[Start Dataset rows]

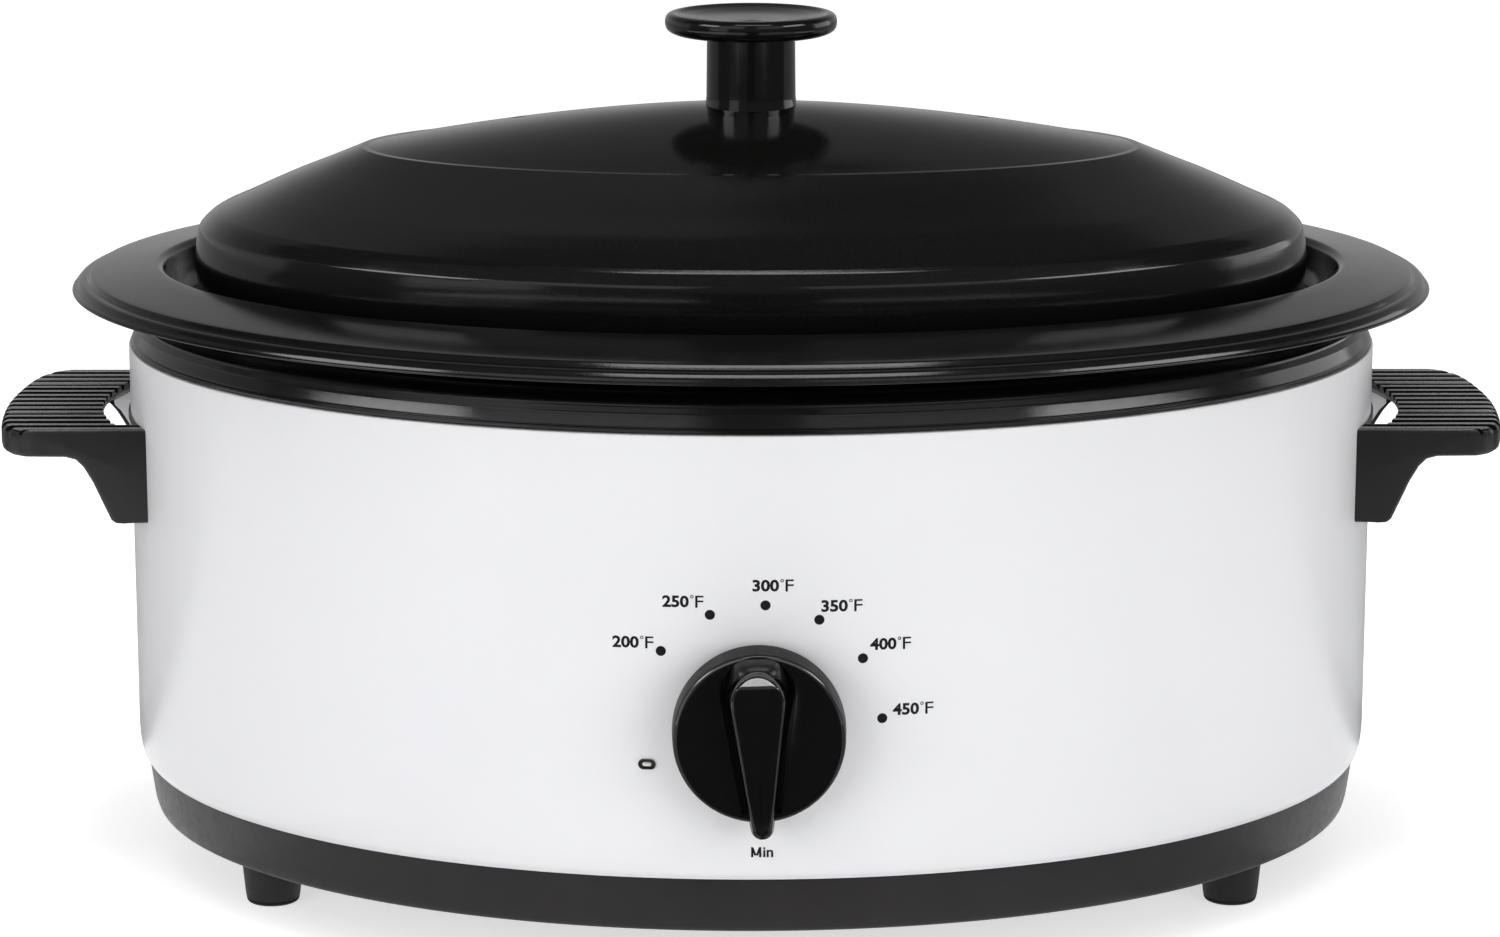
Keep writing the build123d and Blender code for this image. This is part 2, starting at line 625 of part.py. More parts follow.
def main():
    os.makedirs("parts", exist_ok=True)
    save("outer_shell", outer_shell())
    save("liner", liner())
    save("base_pan", base_pan())
    for name, (x, y) in foot_places().items():
        save(name, foot(x, y))
    save("foot_screws", foot_screws())
    save("liner_studs", group(studs_on_axis(8.5, LINER_FLOOR - SHEET, STUD_R)))
    save("stud_nuts", stud_nuts())
    save("stud_washers", group(studs_on_axis(BASE_BOTTOM - 0.8, BASE_BOTTOM, 7, STUD_R + 0.1)))
    upper = studs_on_axis(SHIELD_Z + 0.6, LINER_FLOOR - SHEET, 5, STUD_R + 0.1)
    lower = studs_on_axis(BASE_BOTTOM + BASE_WALL, SHIELD_Z, 5, STUD_R + 0.1)
    save("stud_spacers", group(upper + lower))
    save("heat_shield", heat_shield())
    save("cookwell", cookwell())
    save("cooking_rack", cooking_rack())
    save("lid_shell", lid_shell())
    save("lid_knob", lid_knob())
    save("lid_knob_washer", lid_knob_washer())
    save("lid_knob_screw", lid_knob_screw())
    for name, side in (("left", -1), ("right", 1)):
        save(f"{name}_handle", handle(side))
        save(f"{name}_handle_screws", handle_screws(side))
    save("control_knob", control_knob())
    save("knob_clip", knob_clip())
    save("thermostat_shaft", thermostat_shaft())
    save("thermostat_body", thermostat_body())
    save("thermostat_bracket", thermostat_bracket())
    save("thermostat_screws", thermostat_screws())
    save("sensor_pad", sensor_pad())
    save("pilot_lens", pilot_lens())
    save("pilot_holder", pilot_holder())
    save("pilot_lamp", pilot_lamp())
    save("band_heater", band_heater())
    save("band_strap", wrap(2.2, 0.6, 72, 82, WINDOW_HALF + 8))
    save("side_insulation", wrap(3.0, 6.0, 42, 148, WINDOW_HALF + 8))
    save("live_lead", live_lead())
    save("neutral_lead", neutral_lead())
    save("heater_lead", heater_lead())
    save("pilot_leads", pilot_leads())
    save("lead_joints", lead_joints())
    save("cord_grommet", cord_grommet())


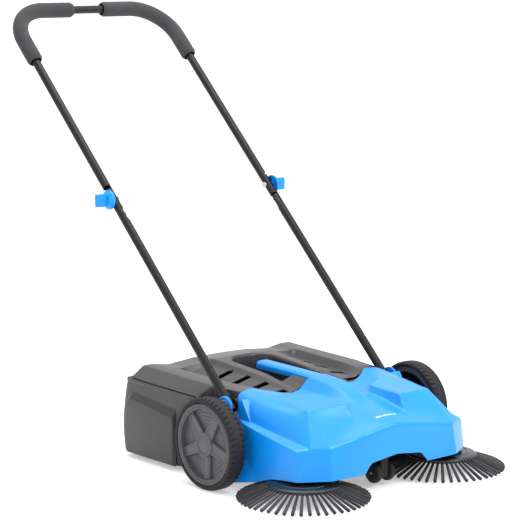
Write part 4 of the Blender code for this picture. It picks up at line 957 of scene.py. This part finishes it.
def build_roller():
    """Helical rows of tufts on the roller brush."""
    bm = bmesh.new()
    layer = bm.verts.layers.float.new("tone")
    rows, tufts, half = 6, 46, 0.172
    for row in range(rows):
        for number in range(tufts):
            along = -half + 2 * half * number / (tufts - 1)
            angle = 2 * math.pi * row / rows + 1.1 * abs(along) / half
            for strand in range(10):
                turn_by = strand * GOLDEN_ANGLE
                reach = math.sqrt((strand + 0.5) / 10)
                a, b = reach * math.cos(turn_by), reach * math.sin(turn_by)
                out = angle + 0.030 * b
                end_out = angle + 0.052 * b
                start = Vector((along + a * 0.0018, 0.0216 * math.cos(out), 0.0216 * math.sin(out)))
                length = 0.0553 - random.uniform(0, 0.0008)
                end = Vector((along + a * 0.0030, length * math.cos(end_out),
                              length * math.sin(end_out)))
                tone = random.uniform(0.7, 1.3)
                # random strand tone, times painted shade toward the core and painted light toward
                # the tip
                filament_into(bm, layer,
                              [(start, 0.0005, tone * 0.8), (end, 0.0005, tone * 1.2)], 4)
    matrix = Matrix.Translation((0, ROLLER.y - AXLE_Y, ROLLER.z))
    roller = solid(bm, "roller_bristles", matrix)
    piece(roller, BRISTLE, "main_brush", ["main_brush_bristles"], 50)


# ---------------------------------------------------------------- handle
def leaning(x=0.0):
    """Frame at the fold hinge whose local Y runs up the handle."""
    return Matrix.Translation((x, HINGE.y - AXLE_Y, HINGE.z)) @ Matrix.Rotation(LEAN, 4, "X")


def handle_path(start, end_x, steps):
    """Middle line of the +X half of the handle, in the handle's own plane."""
    leg_end = TOP_BAR - BEND_RADIUS
    bend = arc((HANDLE_X - BEND_RADIUS, leg_end), BEND_RADIUS, 0, 90, steps)
    return [(HANDLE_X, start), *bend, (end_x, leg_end + BEND_RADIUS)]


def sweep_into(bm, path, radii, sides):
    """Sweeps a ring along points in the plane z = 0, with a radius for each point."""
    rings = []
    for number, (point, radius) in enumerate(zip(path, radii)):
        before = path[max(number - 1, 0)]
        after = path[min(number + 1, len(path) - 1)]
        along = (Vector(after) - Vector(before)).normalized()
        side = Vector((-along.y, along.x))
        ring = []
        for k in range(sides):
            angle = 2 * math.pi * k / sides
            offset = side * math.cos(angle) * radius
            ring.append(bm.verts.new((point[0] + offset.x, point[1] + offset.y,
                                      math.sin(angle) * radius)))
        rings.append(ring)
    for first, second in zip(rings, rings[1:]):
        bridge(bm, first, second)
    return rings


def build_upper_handle():
    """The U shaped tube, with its ends cut to half laps and drilled for the clamp bolts."""
    sides = 32
    bm = bmesh.new()
    start = 0.005 - LAP
    half = handle_path(start, 0.0, 24)[:-1]
    path = half + [(-x, along) for x, along in reversed(half)]
    outer = sweep_into(bm, path, [TUBE_RADIUS] * len(path), sides)
    inner = sweep_into(bm, path, [TUBE_RADIUS - TUBE_WALL] * len(path), sides)
    bridge(bm, outer[0], inner[0])
    bridge(bm, outer[-1], inner[-1])
    handle = solid(bm, "handle_tube")
    cuts = bmesh.new()
    for _, sign in SIDES:
        x = sign * HANDLE_X
        low, high = sorted((x - sign * 0.0006, x + sign * 0.020))
        box_into(cuts, (high - low, LAP + 0.045, 0.040),
                 ((low + high) / 2, (LAP - 0.045) / 2, 0))
    boolean(handle, cuts)
    cuts = bmesh.new()
    for _, sign in SIDES:
        x = sign * HANDLE_X
        for radius, shift in ((0.0036, 0), (0.0062, 0.0105)):
            hole = [(0, -0.020), (radius, -0.020), (radius, 0.020), (0, 0.020)]
            lathe_into(cuts, hole, 24, outward(1, x, shift, -shift))
    boolean(handle, cuts)
    handle.data.transform(leaning())
    piece(handle, TUBE, "handle_upper", ["upper_handle"], 32)


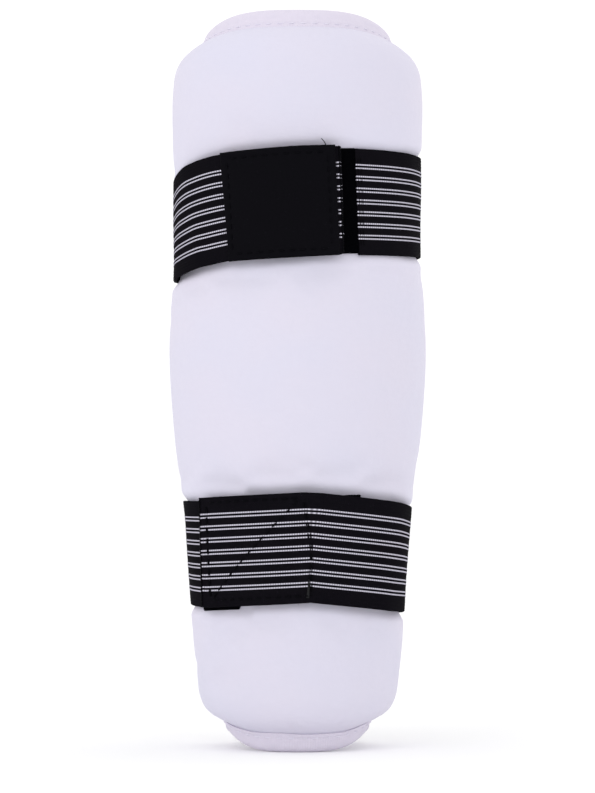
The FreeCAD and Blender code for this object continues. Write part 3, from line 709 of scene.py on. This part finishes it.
def make_lining():
    u, z = sleeve_grid(230, 200, SHEET_INSET, LENGTH - SHEET_INSET)
    offset = lining_offset(u, z)
    lining = layer("lining", u, z, offset + LINING_THICK, offset, LINING)
    place(lining, "shell", "lining_fabric", "inner_lining")


def make_foams():
    """The thin foam sheet and, over it, the thick core with two bend grooves. Both are inside the cover."""
    u, z = sleeve_grid(90, 90, 2.5, LENGTH - 2.5)
    u = u * (tip(z) - 3.0) / tip(z)
    low = lining_offset(u, z) + 1.1
    high = np.maximum(FLANGE_OUT - COVER_THIN * thinning(from_edge(u, z)) - 1.7, low + 0.6)
    sheet = layer("foam_sheet", u, z, high, low, FOAM)
    place(sheet, "shell", "foam", "foam_backing")
    u, z = sleeve_grid(110, 150, PAD_BOTTOM + 4.0, PAD_TOP - 4.0)
    end_part = np.clip(pad_end(z, 3.0), 0, 1)
    u = u / (tip(z) - TIP_INSET) * pad_limit(z, 4.0, rounded(end_part))
    groove = np.clip(1 - np.abs(np.abs(u) - BEND_GROOVE_AT) / 1.5, 0, 1) * 3.0 * end_part
    high = np.maximum(FLANGE_OUT + pad_rise(u, z, 2.2) - DENT * strap_mask(u, z) - 2.4, CORE_LOW + 0.4)
    core = layer("foam_core_pad", u, z, high, np.minimum(CORE_LOW + groove, high - 0.3), FOAM)
    place(core, "shell", "foam", "foam_core")


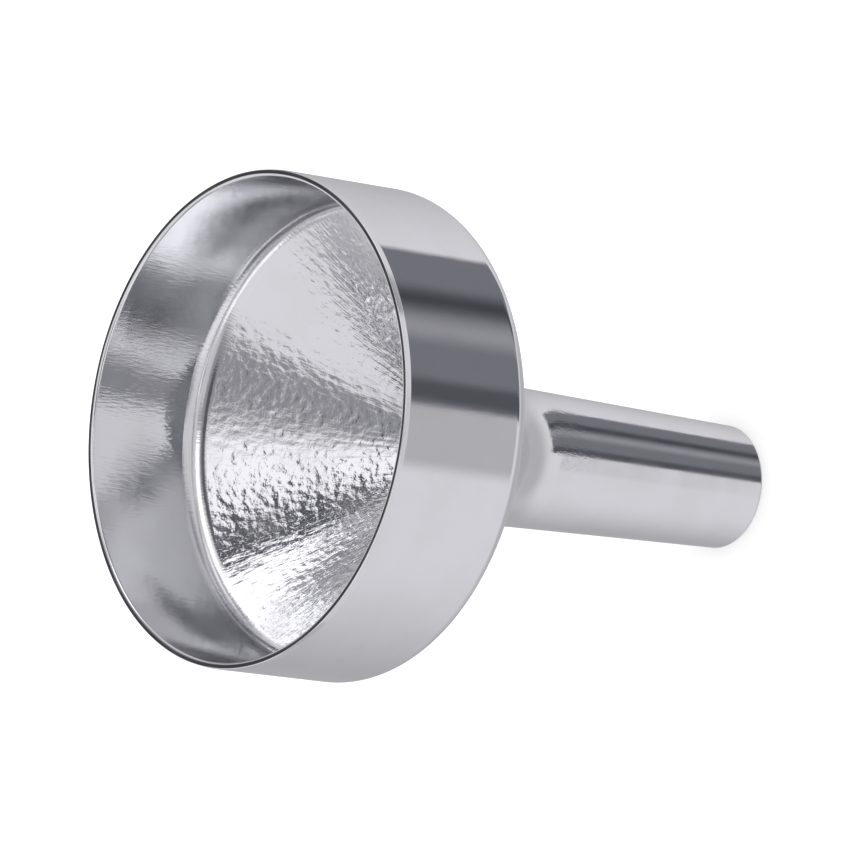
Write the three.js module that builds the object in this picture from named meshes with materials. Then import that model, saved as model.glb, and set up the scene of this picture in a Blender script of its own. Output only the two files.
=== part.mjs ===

[End Dataset rows]

• What you are asked to do
Go back to the data above and please quote exactly, and only, the lines from the line with "Write the three.js" through its last line.

• Result
Write the three.js module that builds the object in this picture from named meshes with materials. Then import that model, saved as model.glb, and set up the scene of this picture in a Blender script of its own. Output only the two files.
=== part.mjs ===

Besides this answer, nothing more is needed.